وَمَنْ عِنْدَهُ لاَ يَسْتَكْبِرُوْنَ عَنْ عِبَادَتِهِ وَلاَ يَسْتَحْسِرُوْنَ. يُسَبِّحُونَ اللَّيْلَ وَالنَّهَارَ لاَ يَفْتُرُوْنَ

“Dan malaikat-malaikat yang di sisi-Nya, mereka tiada mempunyai rasa angkuh untuk beribadah kepada-Nya dan tidak pula mereka merasa letih. Mereka selalu bertasbih kepada Allah siang dan malam tiada hentinya-hentinya.” (Al-Anbiya`: 19-20)



Para malaikat itu tidak pernah lelah, tidak pernah bosan dan jenuh karena kuatnya raghbah (harapan) mereka (kepada Allah Subhanahu wa Ta’ala), sempurnanya mahabbah (cinta) mereka, dan kuatnya tubuh mereka. Mereka tenggelam dalam ibadah dan bertasbih di seluruh waktu mereka.
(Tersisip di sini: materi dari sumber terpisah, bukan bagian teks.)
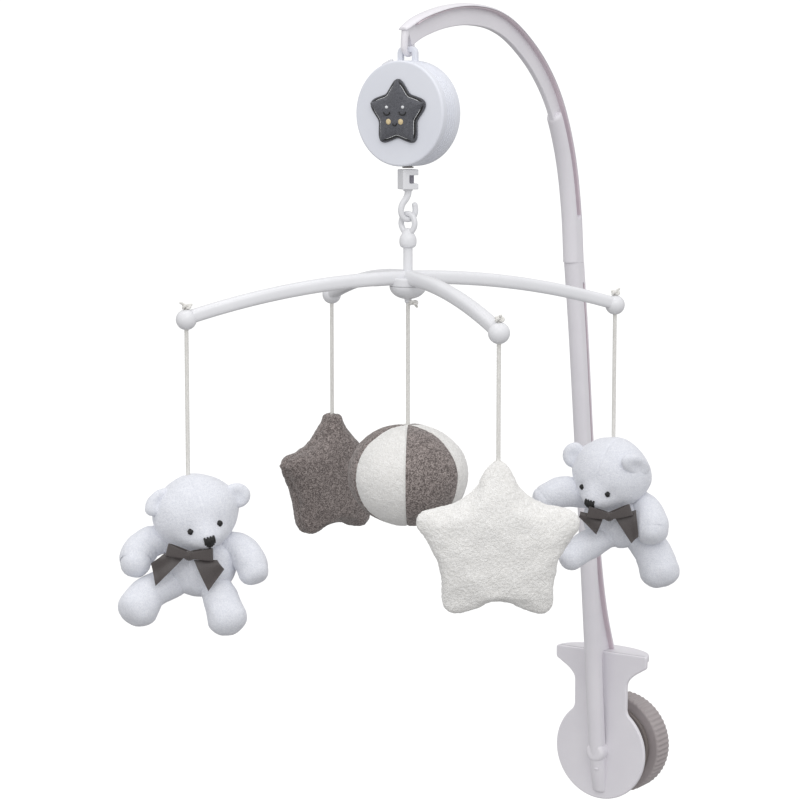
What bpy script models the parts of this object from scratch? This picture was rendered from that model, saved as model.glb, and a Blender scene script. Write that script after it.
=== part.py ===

Sehingga tidak ada waktu mereka yang terbuang sia-sia dan tidak ada waktu mereka yang luput dari ketaatan. Tujuan mereka selalu lurus, sebagaimana lurusnya amalan mereka. Dan mereka diberi kemampuan untuk melakukan semua itu, sebagaimana Allah Subhanahu wa Ta’ala berfirman:

لاَ يَعْصُوْنَ اللهَ مَا أَمَرَهُمْ وَيَفْعَلُوْنَ مَا يُؤْمَرُوْنَ

“Mereka tidak mendurhakai Allah terhadap apa yang diperintahkan-Nya kepada mereka dan selalu mengerjakan apa yang diperintahkan.” (At-Tahrim: 6) [Al-Mishbahul Munir fi Tahdzib Tafsir Ibni Katsir hal. 862, Taisir Al-Karimir Rahman hal. 520-521]



Itulah sifat-sifat malaikat Allah Subhanahu wa Ta’ala yang mulia. Dan manusia, sekali lagi bukanlah malaikat. Pada diri manusia ada kelalaian dan sifat lupa. Kadang semangat dalam menjalankan ketaatan, kadang pula futur (lemah semangat). Kadang hatinya tersibukkan mengingat kematian dan kampung akhirat, kadang pula ia sibuk mengurus dunianya. Begitulah sifat manusia, ada saatnya begini, ada saatnya begitu. Dan orang yang demikian keadaannya tidaklah bisa dicap munafik, sebagaimana Rasulullah Shallallahu ‘alaihi wa sallam menolak cap seperti itu ketika diucapkan oleh Hanzhalah radhiallahu ‘anhu.